* begin Information given *

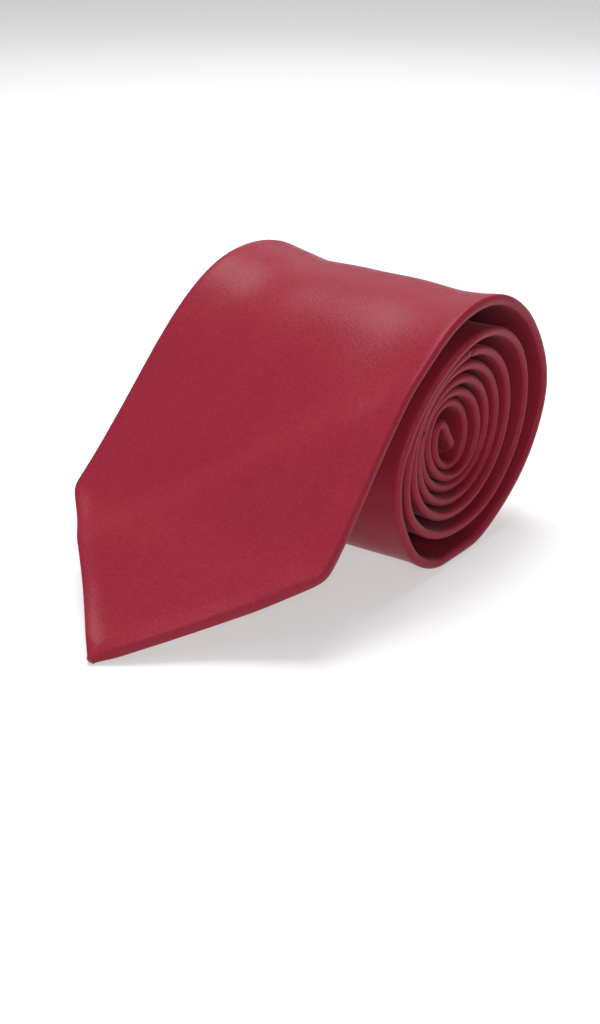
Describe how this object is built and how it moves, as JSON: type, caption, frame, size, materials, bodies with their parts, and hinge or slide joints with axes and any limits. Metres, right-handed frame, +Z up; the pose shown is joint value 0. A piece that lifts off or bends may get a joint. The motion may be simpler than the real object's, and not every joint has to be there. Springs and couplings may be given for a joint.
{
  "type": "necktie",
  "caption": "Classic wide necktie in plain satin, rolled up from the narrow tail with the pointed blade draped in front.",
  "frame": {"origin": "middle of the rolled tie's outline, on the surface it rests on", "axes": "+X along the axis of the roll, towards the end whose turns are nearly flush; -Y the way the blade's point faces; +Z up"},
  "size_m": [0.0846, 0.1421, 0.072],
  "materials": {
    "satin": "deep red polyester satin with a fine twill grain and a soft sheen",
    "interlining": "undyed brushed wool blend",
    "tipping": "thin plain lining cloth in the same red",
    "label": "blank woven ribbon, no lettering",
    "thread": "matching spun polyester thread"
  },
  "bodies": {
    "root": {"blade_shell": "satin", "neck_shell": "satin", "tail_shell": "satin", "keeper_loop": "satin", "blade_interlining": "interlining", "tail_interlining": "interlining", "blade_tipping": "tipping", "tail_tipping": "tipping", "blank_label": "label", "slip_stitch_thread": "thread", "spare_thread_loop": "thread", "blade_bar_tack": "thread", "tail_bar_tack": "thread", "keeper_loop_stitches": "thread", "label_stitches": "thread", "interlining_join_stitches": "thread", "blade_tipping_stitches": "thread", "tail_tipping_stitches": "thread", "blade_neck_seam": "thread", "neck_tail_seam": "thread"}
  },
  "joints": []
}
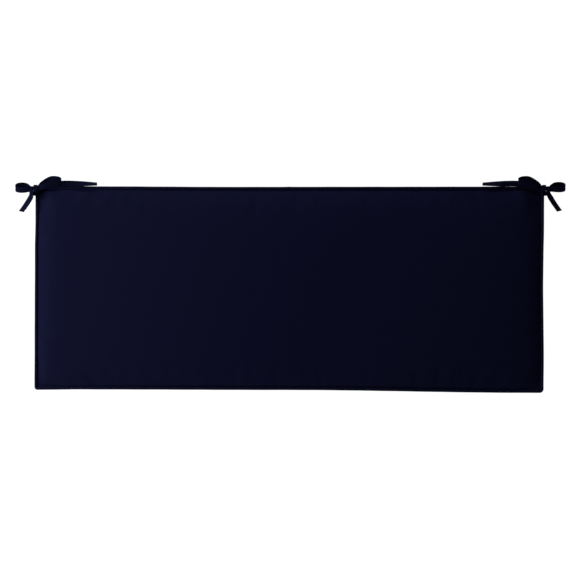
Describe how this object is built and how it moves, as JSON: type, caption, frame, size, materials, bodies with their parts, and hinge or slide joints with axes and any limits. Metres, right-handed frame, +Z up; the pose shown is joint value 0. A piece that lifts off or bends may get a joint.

* end Information given *

◆ **Do this**
Print all of the entries exactly as they are written.

◆ **Right answer**
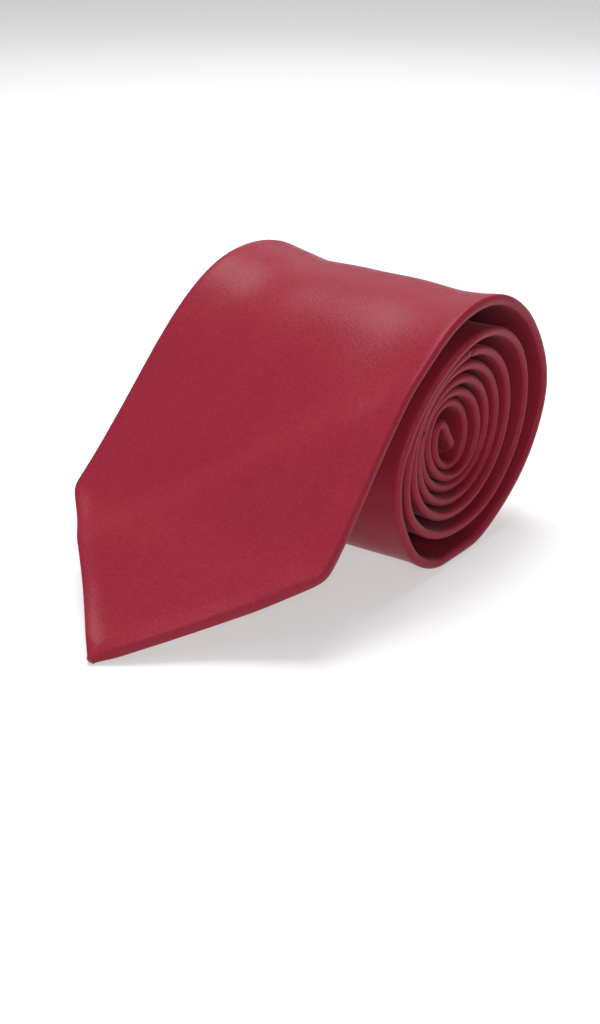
Describe how this object is built and how it moves, as JSON: type, caption, frame, size, materials, bodies with their parts, and hinge or slide joints with axes and any limits. Metres, right-handed frame, +Z up; the pose shown is joint value 0. A piece that lifts off or bends may get a joint. The motion may be simpler than the real object's, and not every joint has to be there. Springs and couplings may be given for a joint.
{
  "type": "necktie",
  "caption": "Classic wide necktie in plain satin, rolled up from the narrow tail with the pointed blade draped in front.",
  "frame": {"origin": "middle of the rolled tie's outline, on the surface it rests on", "axes": "+X along the axis of the roll, towards the end whose turns are nearly flush; -Y the way the blade's point faces; +Z up"},
  "size_m": [0.0846, 0.1421, 0.072],
  "materials": {
    "satin": "deep red polyester satin with a fine twill grain and a soft sheen",
    "interlining": "undyed brushed wool blend",
    "tipping": "thin plain lining cloth in the same red",
    "label": "blank woven ribbon, no lettering",
    "thread": "matching spun polyester thread"
  },
  "bodies": {
    "root": {"blade_shell": "satin", "neck_shell": "satin", "tail_shell": "satin", "keeper_loop": "satin", "blade_interlining": "interlining", "tail_interlining": "interlining", "blade_tipping": "tipping", "tail_tipping": "tipping", "blank_label": "label", "slip_stitch_thread": "thread", "spare_thread_loop": "thread", "blade_bar_tack": "thread", "tail_bar_tack": "thread", "keeper_loop_stitches": "thread", "label_stitches": "thread", "interlining_join_stitches": "thread", "blade_tipping_stitches": "thread", "tail_tipping_stitches": "thread", "blade_neck_seam": "thread", "neck_tail_seam": "thread"}
  },
  "joints": []
}
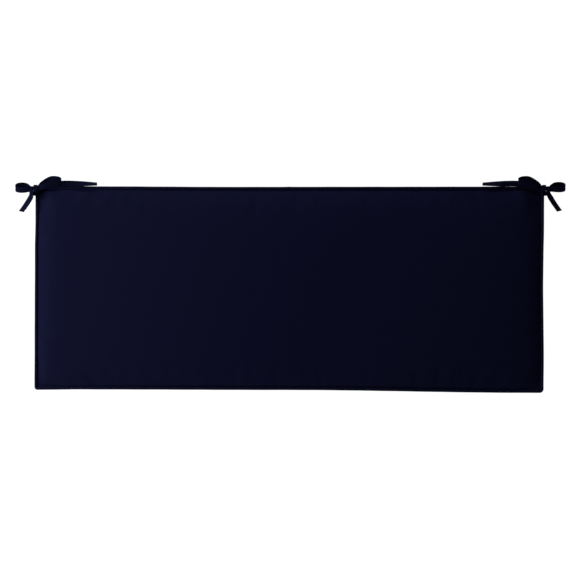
Describe how this object is built and how it moves, as JSON: type, caption, frame, size, materials, bodies with their parts, and hinge or slide joints with axes and any limits. Metres, right-handed frame, +Z up; the pose shown is joint value 0. A piece that lifts off or bends may get a joint.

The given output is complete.